— Start MATERIAL —
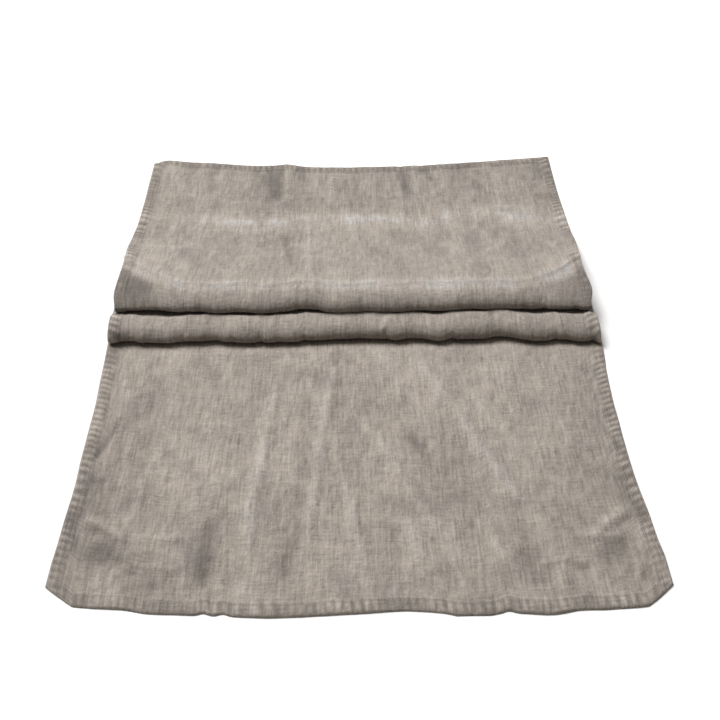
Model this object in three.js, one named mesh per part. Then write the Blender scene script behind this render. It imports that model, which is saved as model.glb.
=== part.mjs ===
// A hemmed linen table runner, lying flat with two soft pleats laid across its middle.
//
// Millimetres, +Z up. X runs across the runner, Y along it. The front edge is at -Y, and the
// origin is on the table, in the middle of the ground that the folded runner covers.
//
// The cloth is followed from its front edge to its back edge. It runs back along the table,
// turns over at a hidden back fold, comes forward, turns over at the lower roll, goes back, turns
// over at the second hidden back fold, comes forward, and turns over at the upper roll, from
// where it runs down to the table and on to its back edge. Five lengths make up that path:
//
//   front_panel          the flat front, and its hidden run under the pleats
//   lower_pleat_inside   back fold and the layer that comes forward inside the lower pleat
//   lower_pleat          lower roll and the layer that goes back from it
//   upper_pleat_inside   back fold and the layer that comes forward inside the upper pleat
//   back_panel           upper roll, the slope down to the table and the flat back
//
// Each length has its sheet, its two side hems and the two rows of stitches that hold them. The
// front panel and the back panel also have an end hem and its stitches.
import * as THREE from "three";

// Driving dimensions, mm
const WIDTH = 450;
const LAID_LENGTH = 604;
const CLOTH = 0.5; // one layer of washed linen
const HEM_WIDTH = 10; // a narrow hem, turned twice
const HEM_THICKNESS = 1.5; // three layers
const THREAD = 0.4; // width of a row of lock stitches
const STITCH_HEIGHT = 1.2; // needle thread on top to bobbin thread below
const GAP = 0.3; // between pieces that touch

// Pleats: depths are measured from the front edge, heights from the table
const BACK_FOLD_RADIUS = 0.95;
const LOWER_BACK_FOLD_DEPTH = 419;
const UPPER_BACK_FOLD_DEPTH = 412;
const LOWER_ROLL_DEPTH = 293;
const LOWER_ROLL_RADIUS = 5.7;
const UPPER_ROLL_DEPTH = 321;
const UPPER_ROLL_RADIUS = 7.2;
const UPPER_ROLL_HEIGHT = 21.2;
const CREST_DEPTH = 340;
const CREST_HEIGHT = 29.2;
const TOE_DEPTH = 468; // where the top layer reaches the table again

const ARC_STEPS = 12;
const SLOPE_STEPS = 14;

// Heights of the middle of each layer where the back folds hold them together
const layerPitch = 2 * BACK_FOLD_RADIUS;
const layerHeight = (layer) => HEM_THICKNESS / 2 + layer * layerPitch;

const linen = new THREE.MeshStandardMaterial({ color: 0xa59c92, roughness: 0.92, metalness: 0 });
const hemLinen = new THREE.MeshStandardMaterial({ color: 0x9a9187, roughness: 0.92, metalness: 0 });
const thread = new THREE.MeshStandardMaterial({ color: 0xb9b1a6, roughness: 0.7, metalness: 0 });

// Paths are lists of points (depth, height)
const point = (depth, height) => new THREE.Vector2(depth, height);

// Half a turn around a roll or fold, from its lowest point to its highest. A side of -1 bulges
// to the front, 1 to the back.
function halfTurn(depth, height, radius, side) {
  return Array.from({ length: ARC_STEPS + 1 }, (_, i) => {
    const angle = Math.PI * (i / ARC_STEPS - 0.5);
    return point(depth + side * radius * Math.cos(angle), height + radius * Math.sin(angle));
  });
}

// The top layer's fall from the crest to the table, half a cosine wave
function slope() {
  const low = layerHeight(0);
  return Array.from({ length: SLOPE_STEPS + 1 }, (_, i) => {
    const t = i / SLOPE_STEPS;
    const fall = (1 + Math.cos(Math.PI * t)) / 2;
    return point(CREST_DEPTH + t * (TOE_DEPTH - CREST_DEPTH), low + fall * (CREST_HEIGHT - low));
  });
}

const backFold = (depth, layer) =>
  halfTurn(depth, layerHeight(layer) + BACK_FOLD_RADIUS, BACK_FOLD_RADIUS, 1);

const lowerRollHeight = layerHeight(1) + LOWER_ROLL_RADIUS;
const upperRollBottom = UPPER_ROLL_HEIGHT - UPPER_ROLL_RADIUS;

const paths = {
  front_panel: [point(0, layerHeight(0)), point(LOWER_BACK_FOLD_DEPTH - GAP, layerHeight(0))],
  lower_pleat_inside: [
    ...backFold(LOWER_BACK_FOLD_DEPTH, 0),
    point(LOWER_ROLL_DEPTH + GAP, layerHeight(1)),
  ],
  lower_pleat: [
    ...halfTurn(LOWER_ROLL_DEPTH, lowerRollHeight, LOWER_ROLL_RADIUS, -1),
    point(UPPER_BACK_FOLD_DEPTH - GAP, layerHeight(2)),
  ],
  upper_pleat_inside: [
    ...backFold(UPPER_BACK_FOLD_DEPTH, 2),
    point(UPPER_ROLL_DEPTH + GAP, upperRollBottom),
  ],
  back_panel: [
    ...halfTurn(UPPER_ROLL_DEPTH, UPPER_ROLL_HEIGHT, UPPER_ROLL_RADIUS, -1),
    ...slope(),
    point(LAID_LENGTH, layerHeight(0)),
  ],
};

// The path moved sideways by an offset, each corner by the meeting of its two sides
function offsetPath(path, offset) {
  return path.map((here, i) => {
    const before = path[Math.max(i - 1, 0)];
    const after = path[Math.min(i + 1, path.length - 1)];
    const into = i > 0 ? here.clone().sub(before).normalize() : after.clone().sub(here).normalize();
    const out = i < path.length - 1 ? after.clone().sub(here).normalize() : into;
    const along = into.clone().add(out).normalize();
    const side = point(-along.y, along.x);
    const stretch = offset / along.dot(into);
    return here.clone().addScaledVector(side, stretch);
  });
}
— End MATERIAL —
WHAT YOU NEED TO DO: Your output must be the lines of the material above, from the first through the line that contains "import * as", copied exactly. Include both endpoints and nothing else.

RESULT OF THE TASK:
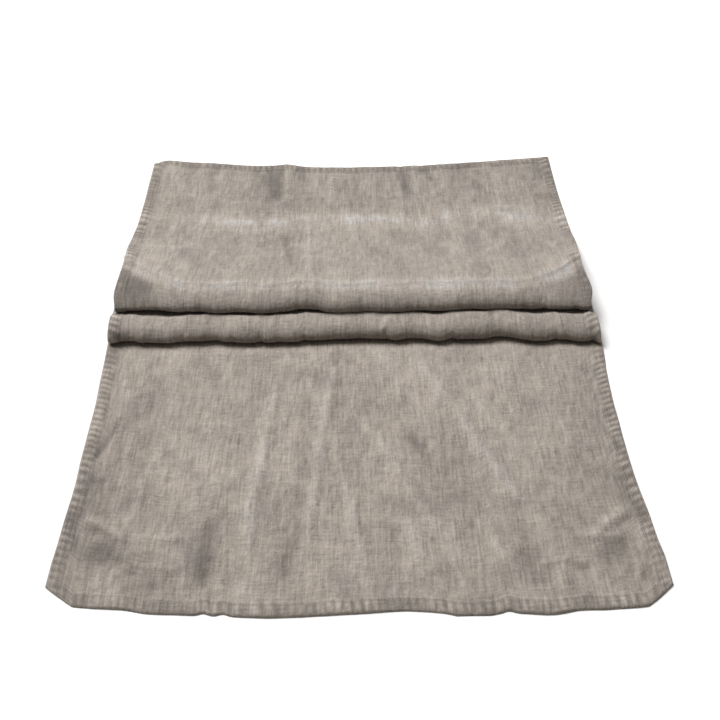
Model this object in three.js, one named mesh per part. Then write the Blender scene script behind this render. It imports that model, which is saved as model.glb.
=== part.mjs ===
// A hemmed linen table runner, lying flat with two soft pleats laid across its middle.
//
// Millimetres, +Z up. X runs across the runner, Y along it. The front edge is at -Y, and the
// origin is on the table, in the middle of the ground that the folded runner covers.
//
// The cloth is followed from its front edge to its back edge. It runs back along the table,
// turns over at a hidden back fold, comes forward, turns over at the lower roll, goes back, turns
// over at the second hidden back fold, comes forward, and turns over at the upper roll, from
// where it runs down to the table and on to its back edge. Five lengths make up that path:
//
//   front_panel          the flat front, and its hidden run under the pleats
//   lower_pleat_inside   back fold and the layer that comes forward inside the lower pleat
//   lower_pleat          lower roll and the layer that goes back from it
//   upper_pleat_inside   back fold and the layer that comes forward inside the upper pleat
//   back_panel           upper roll, the slope down to the table and the flat back
//
// Each length has its sheet, its two side hems and the two rows of stitches that hold them. The
// front panel and the back panel also have an end hem and its stitches.
import * as THREE from "three";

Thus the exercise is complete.